The Bauhaus design school was founded in Weimar, Germany, by Walter Gropius in April 1919, exactly a decade after Tel Aviv was born as a small seaside village on sand dunes near the ancient Mediterranean port of Jaffa. Driven out by the Nazis in 1933, Bauhaus is part of the modernist movement that had emerged in the 1920s.

In a break with the past, it favoured a functional aesthetic and the use of glass, steel or concrete.

On the streets of Tel Aviv, a group of about 30 from Germany, Austria, Switzerland and Sweden were on a walking tour organized by the Bauhaus Center, which is headed by co-founder Micha Gross.
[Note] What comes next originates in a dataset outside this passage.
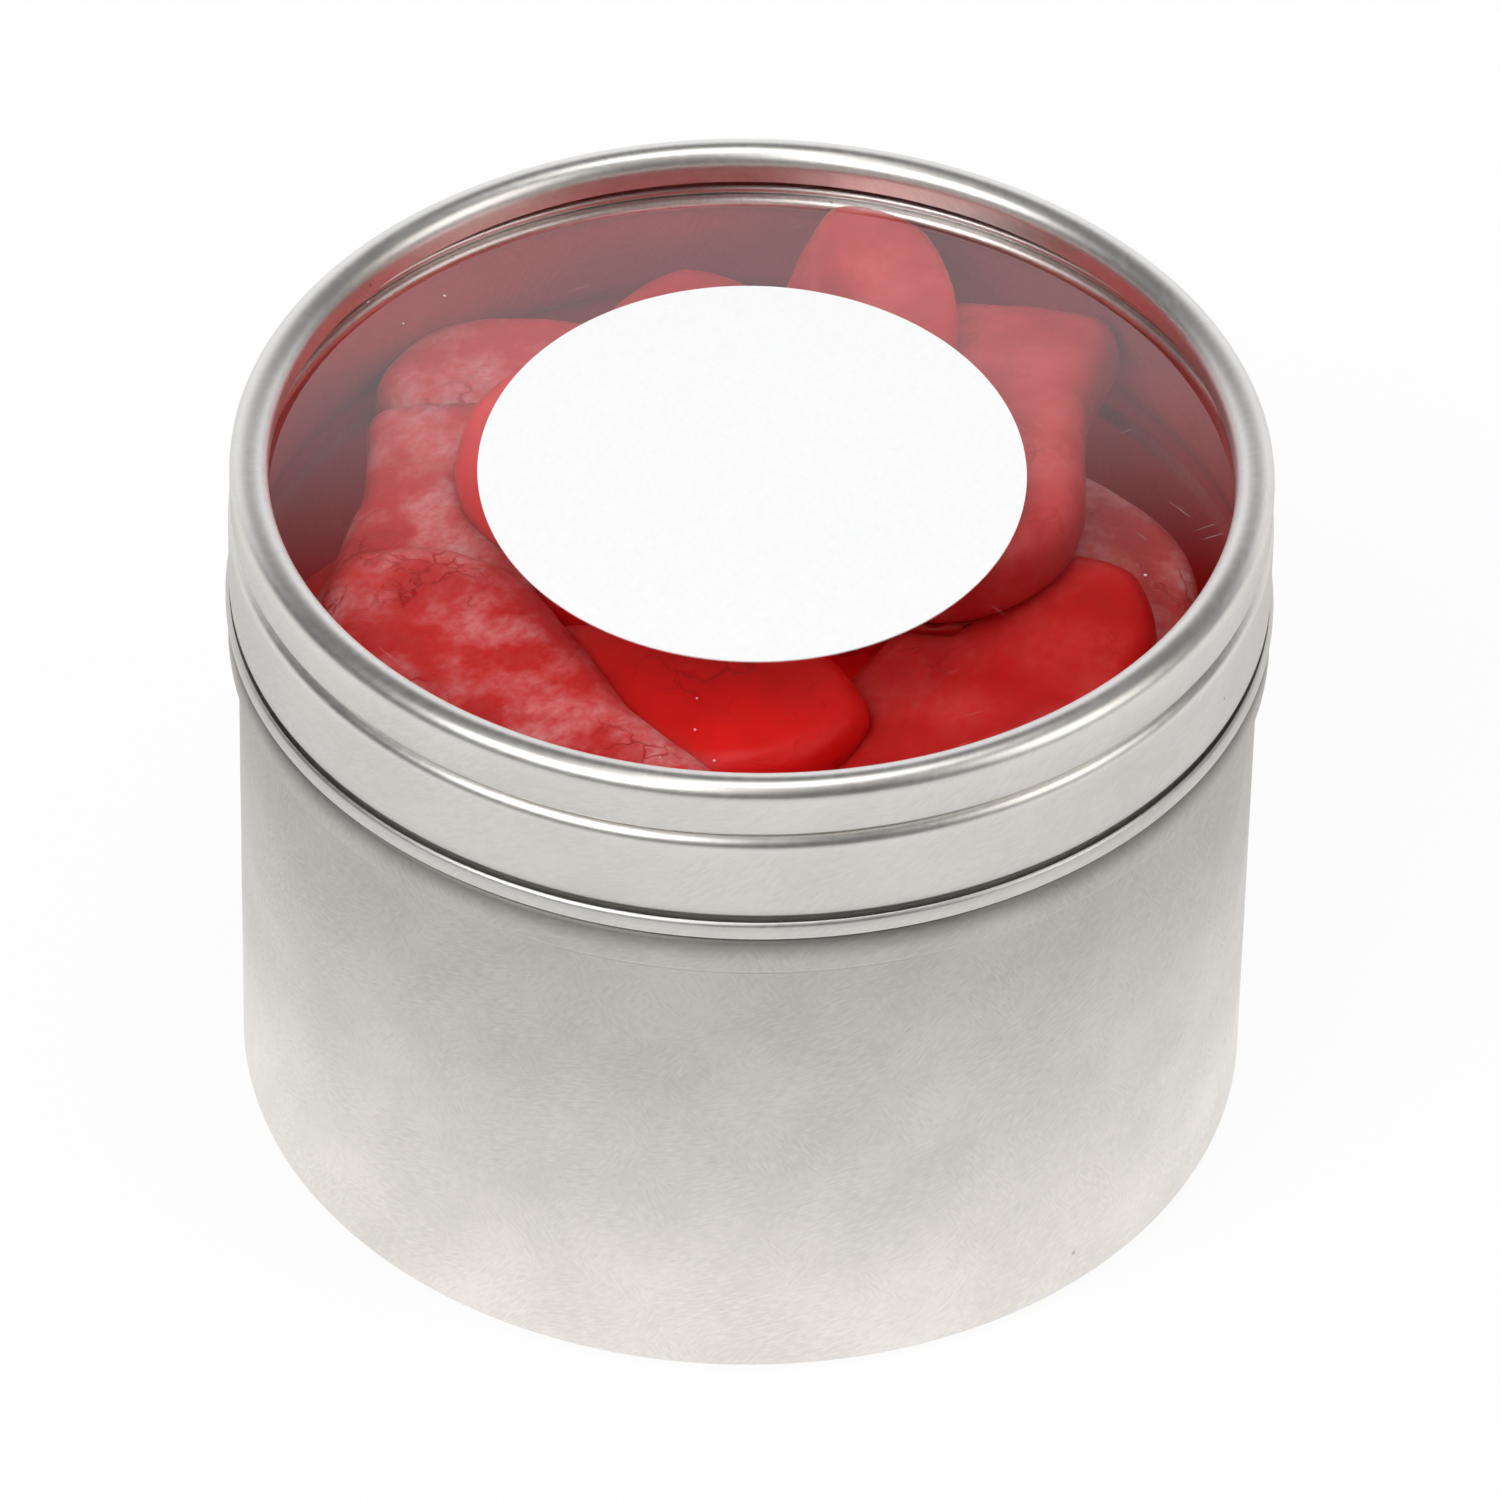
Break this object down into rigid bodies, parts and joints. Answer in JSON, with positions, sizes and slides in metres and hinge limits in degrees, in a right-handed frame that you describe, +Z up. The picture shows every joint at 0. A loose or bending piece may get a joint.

The Swiss psychologist and architecture enthusiast told AFP that no other city in the world has a larger collection of Bauhaus buildings than Tel Aviv. Unesco says that the master development plan was the work of Britain’s Sir Patrick Geddes, a leading modernist. “Tel Aviv is his only large-scale urban realization,” its World Heritage website says.

The first stop on the Bauhaus Centre tour was Shulamit Square, just off Tel Aviv’s central Dizengoff Street. With its sleek, rounded buildings, the site embodies the way Bauhaus shaped the city with its ethos of seeking to create homes for all social classes.

Unlike their predecessors who built for the German climate, the architects who settled in Tel Aviv had to adapt their work to the local climate. They used less glass to minimize heat and incorporated balconies to catch the sea breezes.

Another stop was at nearby Dizengoff Square, a city landmark dominated by prominent Bauhaus buildings, including the immaculate white Hotel Cinema.

Gross says that while the number of visitors to the Bauhaus Center has tripled in recent years, the White City is more of an impulse destination than Jerusalem and its holy sites, which every year attract millions of visitors.